What to do: Repeat each line exactly as it is written.

(Collected data)
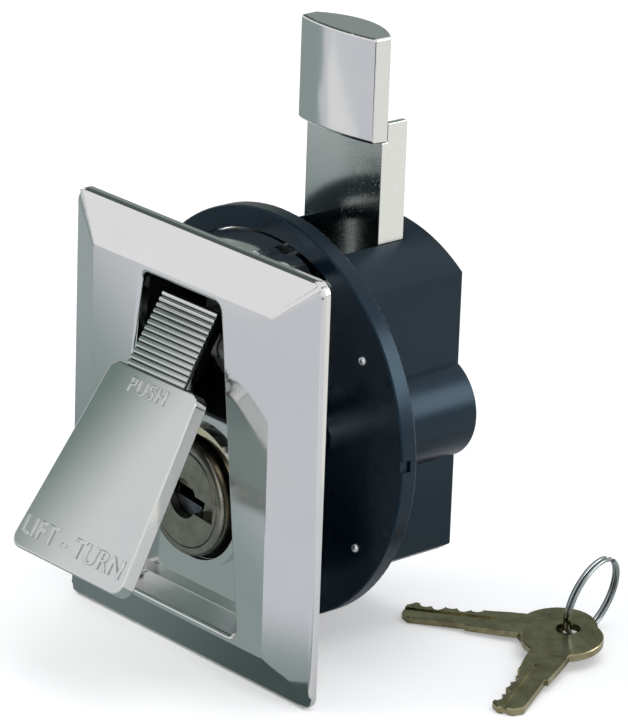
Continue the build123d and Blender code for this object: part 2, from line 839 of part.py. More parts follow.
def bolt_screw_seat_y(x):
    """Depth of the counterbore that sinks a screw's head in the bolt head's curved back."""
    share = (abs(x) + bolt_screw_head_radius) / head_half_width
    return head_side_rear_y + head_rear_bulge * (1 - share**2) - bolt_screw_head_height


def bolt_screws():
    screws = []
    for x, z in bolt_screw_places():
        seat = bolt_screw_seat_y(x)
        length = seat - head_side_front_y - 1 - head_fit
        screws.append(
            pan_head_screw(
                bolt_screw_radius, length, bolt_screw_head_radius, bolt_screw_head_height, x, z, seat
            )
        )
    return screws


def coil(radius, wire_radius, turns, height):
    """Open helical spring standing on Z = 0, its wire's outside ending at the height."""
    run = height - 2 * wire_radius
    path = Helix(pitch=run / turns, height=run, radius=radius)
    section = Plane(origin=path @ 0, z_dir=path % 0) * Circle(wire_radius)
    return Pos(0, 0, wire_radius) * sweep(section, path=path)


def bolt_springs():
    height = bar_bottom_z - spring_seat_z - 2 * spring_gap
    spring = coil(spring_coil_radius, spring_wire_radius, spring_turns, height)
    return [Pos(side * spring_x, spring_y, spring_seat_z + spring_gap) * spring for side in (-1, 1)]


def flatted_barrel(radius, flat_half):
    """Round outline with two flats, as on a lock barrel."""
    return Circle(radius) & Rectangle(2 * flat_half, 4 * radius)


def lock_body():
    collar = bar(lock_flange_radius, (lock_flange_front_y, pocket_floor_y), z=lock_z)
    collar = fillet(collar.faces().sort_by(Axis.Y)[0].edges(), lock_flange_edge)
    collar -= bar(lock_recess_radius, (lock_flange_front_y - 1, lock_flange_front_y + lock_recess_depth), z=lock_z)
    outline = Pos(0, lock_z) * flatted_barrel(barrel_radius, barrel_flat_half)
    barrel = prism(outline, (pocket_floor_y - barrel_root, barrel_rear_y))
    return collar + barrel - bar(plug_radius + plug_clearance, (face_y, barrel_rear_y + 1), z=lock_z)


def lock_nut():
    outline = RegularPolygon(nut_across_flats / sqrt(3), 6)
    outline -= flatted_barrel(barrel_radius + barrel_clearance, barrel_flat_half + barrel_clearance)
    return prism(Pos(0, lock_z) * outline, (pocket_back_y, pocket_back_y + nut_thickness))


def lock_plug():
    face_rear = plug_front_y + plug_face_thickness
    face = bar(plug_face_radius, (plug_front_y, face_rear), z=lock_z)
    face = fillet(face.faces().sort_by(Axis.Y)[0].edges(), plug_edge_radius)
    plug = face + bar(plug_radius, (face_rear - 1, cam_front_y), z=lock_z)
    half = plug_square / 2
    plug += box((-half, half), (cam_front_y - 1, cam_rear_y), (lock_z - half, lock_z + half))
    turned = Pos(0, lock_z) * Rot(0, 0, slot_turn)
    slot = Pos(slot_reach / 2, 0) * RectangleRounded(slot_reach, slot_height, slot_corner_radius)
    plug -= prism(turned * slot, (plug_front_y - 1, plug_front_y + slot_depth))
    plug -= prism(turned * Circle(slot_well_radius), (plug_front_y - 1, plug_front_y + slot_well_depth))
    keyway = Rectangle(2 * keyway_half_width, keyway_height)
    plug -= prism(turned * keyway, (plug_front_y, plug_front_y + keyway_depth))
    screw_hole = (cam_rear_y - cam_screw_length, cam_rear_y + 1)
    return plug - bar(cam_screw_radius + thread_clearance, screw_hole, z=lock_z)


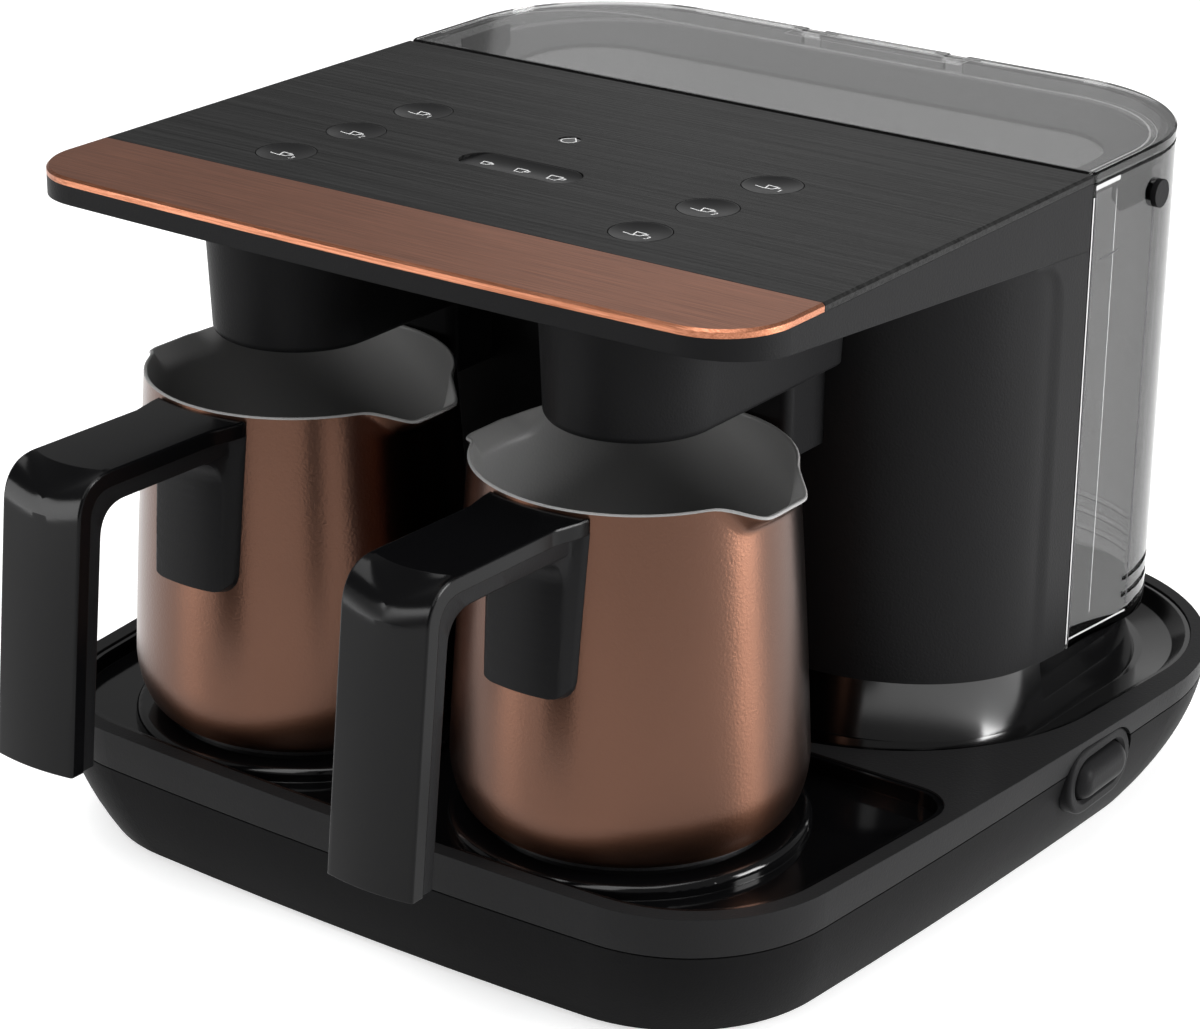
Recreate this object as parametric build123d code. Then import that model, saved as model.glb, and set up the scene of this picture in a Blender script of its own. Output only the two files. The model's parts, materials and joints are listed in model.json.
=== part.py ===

Response:
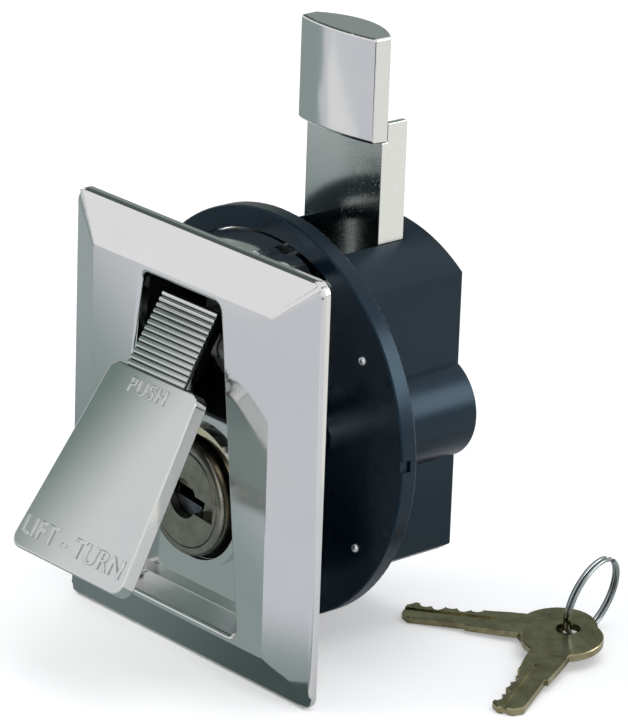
Continue the build123d and Blender code for this object: part 2, from line 839 of part.py. More parts follow.
def bolt_screw_seat_y(x):
    """Depth of the counterbore that sinks a screw's head in the bolt head's curved back."""
    share = (abs(x) + bolt_screw_head_radius) / head_half_width
    return head_side_rear_y + head_rear_bulge * (1 - share**2) - bolt_screw_head_height


def bolt_screws():
    screws = []
    for x, z in bolt_screw_places():
        seat = bolt_screw_seat_y(x)
        length = seat - head_side_front_y - 1 - head_fit
        screws.append(
            pan_head_screw(
                bolt_screw_radius, length, bolt_screw_head_radius, bolt_screw_head_height, x, z, seat
            )
        )
    return screws


def coil(radius, wire_radius, turns, height):
    """Open helical spring standing on Z = 0, its wire's outside ending at the height."""
    run = height - 2 * wire_radius
    path = Helix(pitch=run / turns, height=run, radius=radius)
    section = Plane(origin=path @ 0, z_dir=path % 0) * Circle(wire_radius)
    return Pos(0, 0, wire_radius) * sweep(section, path=path)


def bolt_springs():
    height = bar_bottom_z - spring_seat_z - 2 * spring_gap
    spring = coil(spring_coil_radius, spring_wire_radius, spring_turns, height)
    return [Pos(side * spring_x, spring_y, spring_seat_z + spring_gap) * spring for side in (-1, 1)]


def flatted_barrel(radius, flat_half):
    """Round outline with two flats, as on a lock barrel."""
    return Circle(radius) & Rectangle(2 * flat_half, 4 * radius)


def lock_body():
    collar = bar(lock_flange_radius, (lock_flange_front_y, pocket_floor_y), z=lock_z)
    collar = fillet(collar.faces().sort_by(Axis.Y)[0].edges(), lock_flange_edge)
    collar -= bar(lock_recess_radius, (lock_flange_front_y - 1, lock_flange_front_y + lock_recess_depth), z=lock_z)
    outline = Pos(0, lock_z) * flatted_barrel(barrel_radius, barrel_flat_half)
    barrel = prism(outline, (pocket_floor_y - barrel_root, barrel_rear_y))
    return collar + barrel - bar(plug_radius + plug_clearance, (face_y, barrel_rear_y + 1), z=lock_z)


def lock_nut():
    outline = RegularPolygon(nut_across_flats / sqrt(3), 6)
    outline -= flatted_barrel(barrel_radius + barrel_clearance, barrel_flat_half + barrel_clearance)
    return prism(Pos(0, lock_z) * outline, (pocket_back_y, pocket_back_y + nut_thickness))


def lock_plug():
    face_rear = plug_front_y + plug_face_thickness
    face = bar(plug_face_radius, (plug_front_y, face_rear), z=lock_z)
    face = fillet(face.faces().sort_by(Axis.Y)[0].edges(), plug_edge_radius)
    plug = face + bar(plug_radius, (face_rear - 1, cam_front_y), z=lock_z)
    half = plug_square / 2
    plug += box((-half, half), (cam_front_y - 1, cam_rear_y), (lock_z - half, lock_z + half))
    turned = Pos(0, lock_z) * Rot(0, 0, slot_turn)
    slot = Pos(slot_reach / 2, 0) * RectangleRounded(slot_reach, slot_height, slot_corner_radius)
    plug -= prism(turned * slot, (plug_front_y - 1, plug_front_y + slot_depth))
    plug -= prism(turned * Circle(slot_well_radius), (plug_front_y - 1, plug_front_y + slot_well_depth))
    keyway = Rectangle(2 * keyway_half_width, keyway_height)
    plug -= prism(turned * keyway, (plug_front_y, plug_front_y + keyway_depth))
    screw_hole = (cam_rear_y - cam_screw_length, cam_rear_y + 1)
    return plug - bar(cam_screw_radius + thread_clearance, screw_hole, z=lock_z)


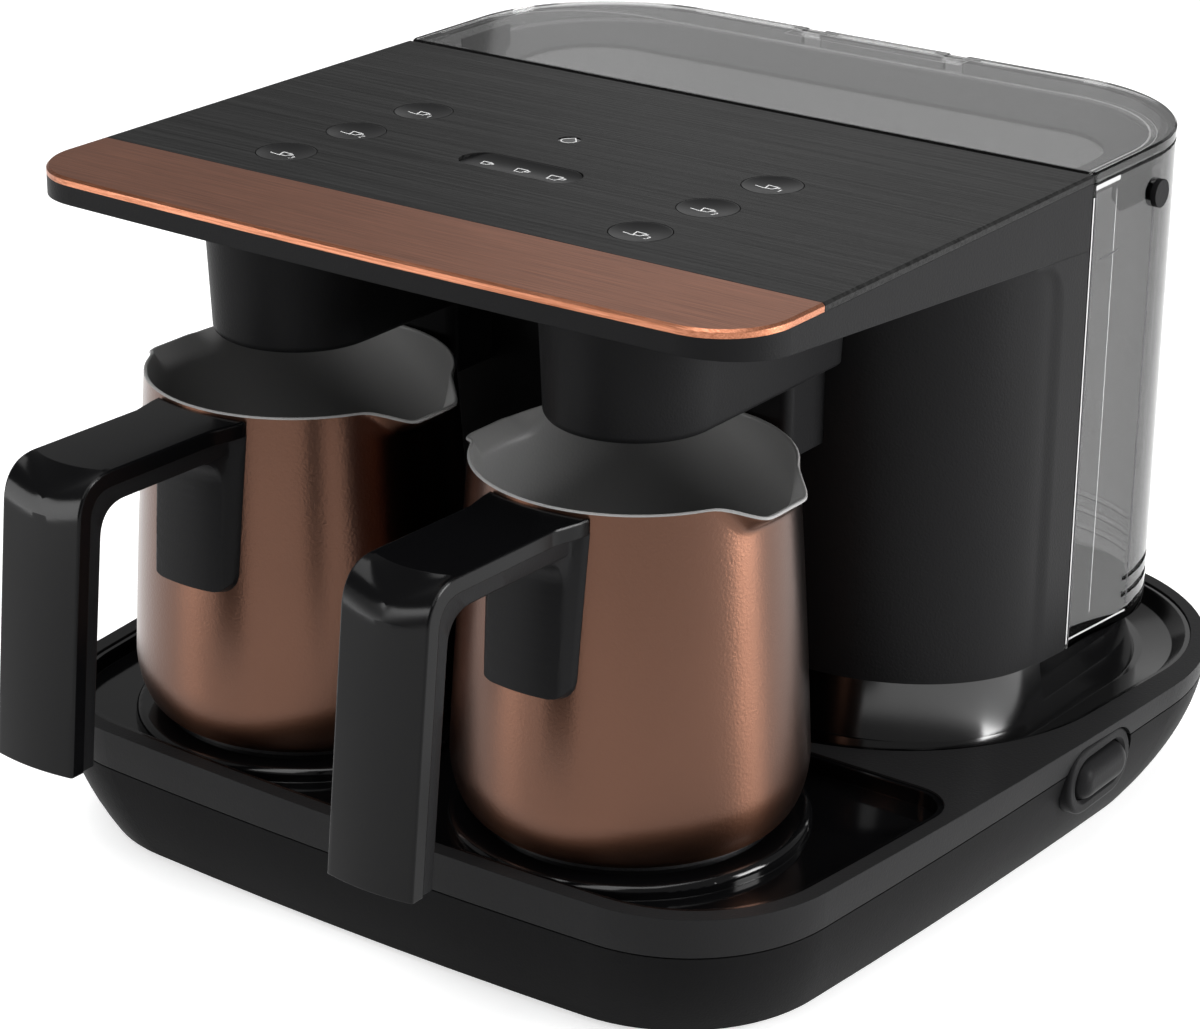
Recreate this object as parametric build123d code. Then import that model, saved as model.glb, and set up the scene of this picture in a Blender script of its own. Output only the two files. The model's parts, materials and joints are listed in model.json.
=== part.py ===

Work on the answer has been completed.